Imagine you've been following Harry Potter and Voldemort's conflicts all the way from the first book to the seventh book. Harry and Voldemort are finally battling it out face-to-face. It's a legit battle, think of the movie version. Then suddenly, someone stronger, even more evil appears and defeats Voldemort, and we find out the seventh book isn't the last book.

At first, readers would be shocked. We've been working up to this. Voldemort was supposed to be it. But this new guy, we've never even heard of, took care of him as easily as swatting a fly.

And now, our heroes have a whole new, even more powerful antagonist to deal with, who has even eviller plans than Voldemort had.

It's a great twist.

But I could see how it could flop depending on delivery and how you handle the aftermath. Dragon Ball Z never flops it.

Often, we think we've meet the most powerful villain ever, only to find out there is another one far more powerful than him--an even bigger fish that can eat the villain up. And it's more shocking when he actually does eat him.







Sometimes the new arrival isn't evil. When we first meet the character Trunks, he shows up and defeats Frieza and King Cold like he's slicing warm butter. This happens after we've spent probably over a dozen episodes of Goku struggling to defeat Frieza alone and a whole season (if not more) where Frieza is the main antagonist. Then Trunks shows up and takes care of basically two Voldemorts. That's why so many fans find Trunks's debut awesome.

This only works for Trunks as a good guy because immediately after, he tells the other heroes about two new villains that are even more powerful than Frieza, King Cold, and him. Imagine if he showed up and defeated Frieza and King Cold and that was the end of the series. It wouldn't work. It would be unfulfilling. We just watched Goku and the others struggle so long and then a new character we've never met shows up and takes care of Frieza. That would be a flop.

But this technique, carried out with care, packs a stellar punch, ramping up suspense, shock, mystery, and tension.


Inverted Reversal




One of the most common plotting tools used in Hollywood is called a "Reversal." I took a quick look online and from what I can tell, people have different definitions and interpretations for what a reversal is, but here is the one I learned:

Hero looks like he's going to win --> Something happens and it looks as if the hero has no way of winning and that everything is lost --> Suddenly, despite odds, the hero, at the last moment, figures out how to defeat the antagonist and win the fight.
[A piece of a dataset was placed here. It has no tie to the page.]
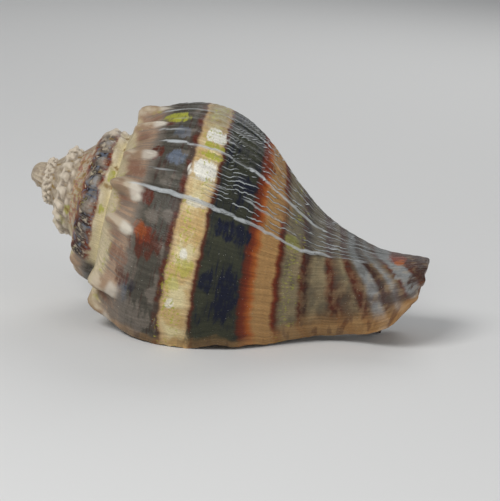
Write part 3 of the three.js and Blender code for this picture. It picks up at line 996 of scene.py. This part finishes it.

Some examples where this happens (there are hundreds) are Wreck-it-Ralph, Toy Story 3, Shrek, The Hunger Games and so on. So, in The Hunger Games, Cato is finally dead, and Peeta and Katniss think they are the victors. Then the rules change and they have to kill each other--it looks as if there is no way out. Then, Katniss gets the idea to use nightlock berries to outsmart the Gamemaker. That's a reversal.

Dragon Ball Z puts a fresh spin on this. It looks more like this:

Hero does defeat the villain (at least that's what it looks like from every angle) --> Some denouement down time, a bit of falling action and relief--> the villain returns, and the stakes are raised tenfold.

In other words, the average reversal goes like this.

Big Loss --> Big Win

The inverse reversal looks like this:

Big Win --> Big Loss

Dragon Ball Z isn't the only show that uses this inverse reversal. I've seen movies use it too. But what's crazy about Dragon Ball Z's version is that you really believe they've won, that the fight is over. The plot, the climax, has already exceeded your expectations--the end is already more than satisfying. The writer could end it there, and the audience would still get closure.

Whereas, when I see this done in other movies, a lot of the time, I find myself already predicting, "The villain's not dead yet. That's too easy." Also, when this is done in movies, the villain's second wind is often half-hearted, an unthreatening second attempt to defeat the hero. In Dragon Ball Z the "second attempt" might be just as powerful, or more powerful than the first showdown.

So, as the audience, we're worried. Remember, the first showdown already exceeded our expectations and exhausted our hero's abilities. If Goku couldn't defeat the villain then, when he used everything he had--how in the world is he supposed to do it now?

This technique totally raises the bar for the plot, but if you can meet that bar, you can exceed your readers' expectations even further, surprise them, and craft a denouement that feels even more satisfying than the reader could have ever imagined.